Design faults were compounded by bureaucratic obstruction: shorebound officers and bureaucrats continued to insist that the whole fault lay with incompetent submarine captains who could not aim properly, and refused to believe submarine captains who said they had heard their torpedoes hitting the target and failing to explode.
For the first months of the war Japanese submarines had considerable success in sinking Allied warships, especially in ‘Torpedo Junction’ in the summer of 1942. But the fatal Japanese tendency to indulge in non-profitable peripheral activities soon began to drain away their submarine patrol strength.
The Japanese diverted their submarines to carry midget submarines, to no tactical purpose, or to act as communication links, or to wait at rendezvous to refuel flying-boats, or to carry out unimportant surface bombardments, which had no more than pinprick nuisance value, of Midway, or Canton Island or Johnston Island, or (in 1942) the coasts of Vancouver and Oregon.
The largest Japanese submarines carried aircraft — requiring an hour after surfacing to assemble and launch — which they transported thousands of miles for valueless reconnaissance flights. One submarine, I-25, launched her aircraft loaded with incendiaries with the serious intention of setting light to the forests of North America. As the war progressed more and more Japanese submarines were taken off patrols and used to carry men, ammunition and food to beleaguered Japanese island garrisons bypassed and left to ‘wither on the vine’ by the Allied advance.

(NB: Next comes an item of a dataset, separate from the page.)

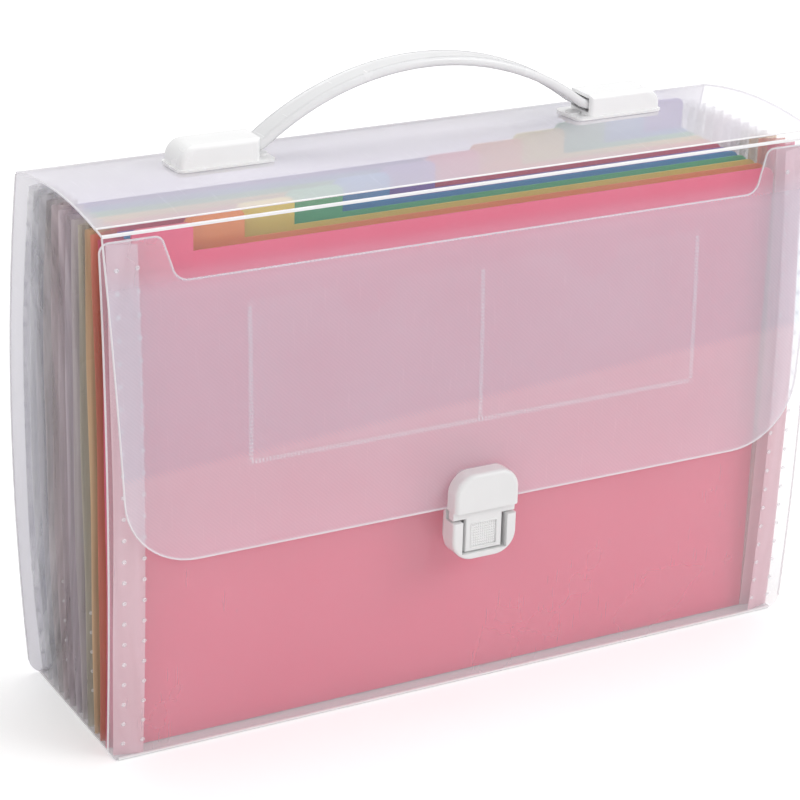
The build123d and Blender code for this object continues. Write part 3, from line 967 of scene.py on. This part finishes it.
@dataclass
class Studio:
    """Camera at the photograph's angle, pale floor and soft lights."""

    position: Triple = (-539.0, -953.6, 562.2)
    yaw: float = 28.94
    pitch: float = 22.13
    roll: float = 1.57
    lens: float = 121.55
    sensor: float = 36.0
    clip_end: float = 50.0
    floor_size: float = 12000.0
    floor_drop: float = 0.3
    world_light: float = 0.6
    target: Triple = (0.0, 0.0, 0.12)
    lamps: tuple[Lamp, ...] = (
        Lamp("key_light", (1.9, -1.8, 1.9), 1.6, 35.0),
        Lamp("fill_light", (-1.9, -1.5, 1.5), 1.8, 10.5),
        Lamp("top_light", (0.3, 0.9, 2.4), 1.8, 24.0),
    )
    transparent_bounces: int = 96
    bounces: int = 14

    def camera(self) -> None:
        """Makes the camera: forward = (sin y cos p, cos y cos p, -sin p), turned about it by the roll."""
        data = bpy.data.cameras.new("camera")
        data.lens, data.sensor_width, data.clip_end = self.lens, self.sensor, self.clip_end
        yaw, pitch, roll = (math.radians(a) for a in (self.yaw, self.pitch, self.roll))
        flat, drop = math.cos(pitch), math.sin(pitch)
        forward = np.array([math.sin(yaw) * flat, math.cos(yaw) * flat, -drop])
        level = np.array([math.cos(yaw), -math.sin(yaw), 0.0])
        rise = np.cross(level, forward)
        right = math.cos(roll) * level + math.sin(roll) * rise
        up = -math.sin(roll) * level + math.cos(roll) * rise
        axes = [right, up, -forward]
        bpy.context.scene.camera = stand("camera", data, axes, np.array(self.position) * MM)

    def floor(self) -> None:
        """Makes the pale floor."""
        corners = [(-1, -1), (1, -1), (1, 1), (-1, 1)]
        places = [(x * self.floor_size / 2, y * self.floor_size / 2, -self.floor_drop) for x, y in corners]
        draft = MeshDraft().add(np.array(places), np.array([[0, 1, 2, 3]]))
        draft.build("studio_floor", [FloorFinish("studio_floor")])

    def world(self) -> None:
        """Makes a plain world that the camera sees as white and that lights the file softly."""
        world = bpy.data.worlds.new("studio_world")
        bpy.context.scene.world = world
        world.use_nodes = True
        graph = Graph(world.node_tree)
        strength = graph.math("MULTIPLY_ADD", graph.seen(), 1 - self.world_light, self.world_light)
        background = graph.node("ShaderNodeBackground", {"Strength": strength})
        graph.node("ShaderNodeOutputWorld", {"Surface": background.outputs["Background"]})

    def build(self) -> None:
        """Makes the camera, the stage and the lights."""
        self.camera()
        self.floor()
        self.world()
        for lamp in self.lamps:
            lamp.build(self.target)
        scene = bpy.context.scene
        scene.view_settings.view_transform = "Standard"
        scene.cycles.transparent_max_bounces = self.transparent_bounces
        scene.cycles.max_bounces = self.bounces


@dataclass(frozen=True)
class Upright:
    """A bowed upright panel: its body, Y of its outer face at the foot, and its bow, negative in front."""

    body: str
    face_y: float
    bow: float

    @property
    def sign(self) -> float:
        """Way that the panel faces along Y."""
        return math.copysign(1.0, self.bow)

    def stand_out(self, z: np.ndarray) -> np.ndarray:
        """Signed stand-out at each height."""
        return self.sign * bow_at(z, abs(self.bow), SIZES.cover_height)

    def places(self, x: np.ndarray, z: np.ndarray, inward: float = 0.0) -> np.ndarray:
        """Places beside the outer face: (x, face_y + stand_out(z) + inward, z)."""
        return np.stack([x, self.face_y + self.stand_out(z) + inward, z], -1)

    def normals(self, z: np.ndarray) -> np.ndarray:
        """Unit normals away from the file, from the change of the stand-out over a millimetre of height."""
        slope = self.stand_out(z + 0.5) - self.stand_out(z - 0.5)
        return unit(np.stack([np.zeros_like(z), self.sign * np.ones_like(z), -self.sign * slope], -1))


FRONT = Upright("front", SIZES.front_y, -SIZES.front_bow)
FLAP = Upright("flap", SIZES.lid_front_y, -SIZES.front_bow)
BACK = Upright("case", SIZES.back_y, SIZES.back_bow)


@dataclass(frozen=True)
class Crease:
    """A living hinge round an outer corner (y, z), with directions along its panels and their bodies."""

    name: str
    corner: Pair
    first: Pair
    second: Pair
    end_inset: float
    bodies: tuple[str, ...]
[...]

Unquestionably the best strategic use the Japanese could have made of their submarines would have been to make a determined effort to cut the supply lines from Pearl Harbor to Micronesia and Australia. They made no such effort. There was never any submarine war in the Pacific remotely comparable with the struggle against the Atlantic U-boat. The US Navy began by escorting their ships in convoys in the Pacific, but by the end of 1943 there was so little enemy submarine activity that single ships were steaming across the Pacific unescorted.
To misuse of submarines in exotic sideshows the Japanese Navy added an almost complete failure to safeguard their own surface ships against submarines. The Japanese were obsessed by the idea of an ‘offensive’ war. Like the British in the First World War, they regarded convoys as ‘defensive’ and therefore somehow demeaning and unworthy of a warrior nation. Convoy did not appeal to the Samurai spirit.